### Given problem
Read the listing below and copy out every line that holds "bodies".

◆ ◆ ◆ ◆ ◆ ◆ ◆

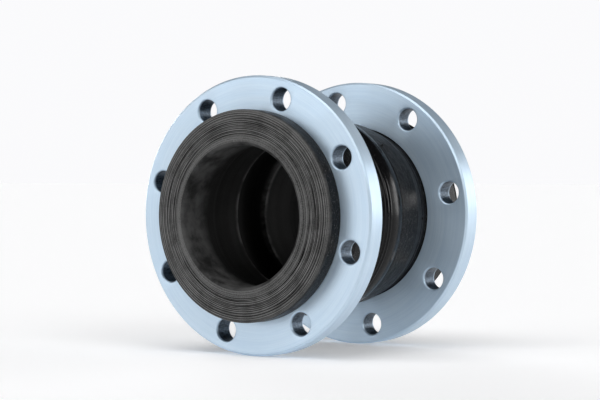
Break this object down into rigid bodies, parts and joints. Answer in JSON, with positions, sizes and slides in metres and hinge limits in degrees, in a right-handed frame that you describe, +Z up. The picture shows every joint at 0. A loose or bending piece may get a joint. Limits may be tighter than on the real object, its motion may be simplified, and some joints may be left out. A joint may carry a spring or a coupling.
{
  "type": "rubber expansion joint",
  "caption": "Single-sphere rubber expansion joint: a cord-reinforced rubber bellows whose collars turn out over two loose steel flanges with bolt holes.",
  "frame": {"origin": "centre of the bellows: on the pipe axis, midway between the two sealing faces", "axes": "+Y along the pipe axis from the front end to the rear end, +Z up as it lies on its flange rims, +X to the right seen from the front"},
  "size_m": [0.28, 0.2504, 0.28],
  "materials": {
    "flange_steel": "turned steel with a pale blue-grey zinc plating, satin, fine circular tool marks",
    "rubber_cover": "glossy moulded black rubber with a parting line, dusty behind it",
    "rubber_liner": "matt dark grey rubber with fine moulded rings on the sealing face",
    "tyre_cord": "rubberised nylon tyre cord laid in crossed plies",
    "bead_steel": "plain bright steel hoop"
  },
  "bodies": {
    "rear_collar": {"rear_collar_liner": "rubber_liner", "rear_collar_cord": "tyre_cord", "rear_collar_cover": "rubber_cover", "rear_bead_ring": "bead_steel"},
    "rear_shoulder": {"rear_shoulder_liner": "rubber_liner", "rear_shoulder_cord": "tyre_cord", "rear_shoulder_cover": "rubber_cover"},
    "rear_arch": {"rear_arch_liner": "rubber_liner", "rear_arch_cord": "tyre_cord", "rear_arch_cover": "rubber_cover"},
    "front_arch": {"front_arch_liner": "rubber_liner", "front_arch_cord": "tyre_cord", "front_arch_cover": "rubber_cover"},
    "front_shoulder": {"front_shoulder_liner": "rubber_liner", "front_shoulder_cord": "tyre_cord", "front_shoulder_cover": "rubber_cover"},
    "front_collar": {"front_collar_liner": "rubber_liner", "front_collar_cord": "tyre_cord", "front_collar_cover": "rubber_cover", "front_bead_ring": "bead_steel"},
    "rear_flange": {"rear_flange": "flange_steel"},
    "front_flange": {"front_flange": "flange_steel"}
  },
  "joints": [
    {"name": "rear_yaw", "type": "hinge", "parent": "rear_collar", "child": "rear_shoulder", "pos_m": [0, 0.0535, 0], "axis": [0, 0, 1], "range_deg": [-7.5, 7.5], "stiffness_Nm_per_rad": 1000, "deforming": ["rear_shoulder_liner", "rear_shoulder_cord", "rear_shoulder_cover"]},
    {"name": "rear_pitch", "type": "hinge", "parent": "rear_shoulder", "child": "rear_arch", "pos_m": [0, 0.0535, 0], "axis": [1, 0, 0], "range_deg": [-7.5, 7.5], "stiffness_Nm_per_rad": 1000, "deforming": ["rear_arch_liner", "rear_arch_cord", "rear_arch_cover"]},
    {"name": "axial", "type": "slide", "parent": "rear_arch", "child": "front_arch", "axis": [0, -1, 0], "range_m": [-0.02, 0.012], "stiffness_N_per_m": 80000, "deforming": ["front_arch_liner", "front_arch_cord", "front_arch_cover"]},
    {"name": "front_pitch", "type": "hinge", "parent": "front_arch", "child": "front_shoulder", "pos_m": [0, -0.0535, 0], "axis": [1, 0, 0], "range_deg": [-7.5, 7.5], "stiffness_Nm_per_rad": 1000, "deforming": ["front_shoulder_liner", "front_shoulder_cord", "front_shoulder_cover"]},
    {"name": "front_yaw", "type": "hinge", "parent": "front_shoulder", "child": "front_collar", "pos_m": [0, -0.0535, 0], "axis": [0, 0, 1], "range_deg": [-7.5, 7.5], "stiffness_Nm_per_rad": 1000},
    {"name": "rear_flange_swivel", "type": "hinge", "parent": "rear_collar", "child": "rear_flange", "pos_m": [0, 0.091, 0], "axis": [0, 1, 0], "continuous": true},
    {"name": "front_flange_swivel", "type": "hinge", "parent": "front_collar", "child": "front_flange", "pos_m": [0, -0.091, 0], "axis": [0, 1, 0], "continuous": true}
  ]
}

◆ ◆ ◆ ◆ ◆ ◆ ◆

### Task result
Break this object down into rigid bodies, parts and joints. Answer in JSON, with positions, sizes and slides in metres and hinge limits in degrees, in a right-handed frame that you describe, +Z up. The picture shows every joint at 0. A loose or bending piece may get a joint. Limits may be tighter than on the real object, its motion may be simplified, and some joints may be left out. A joint may carry a spring or a coupling.
  "bodies": {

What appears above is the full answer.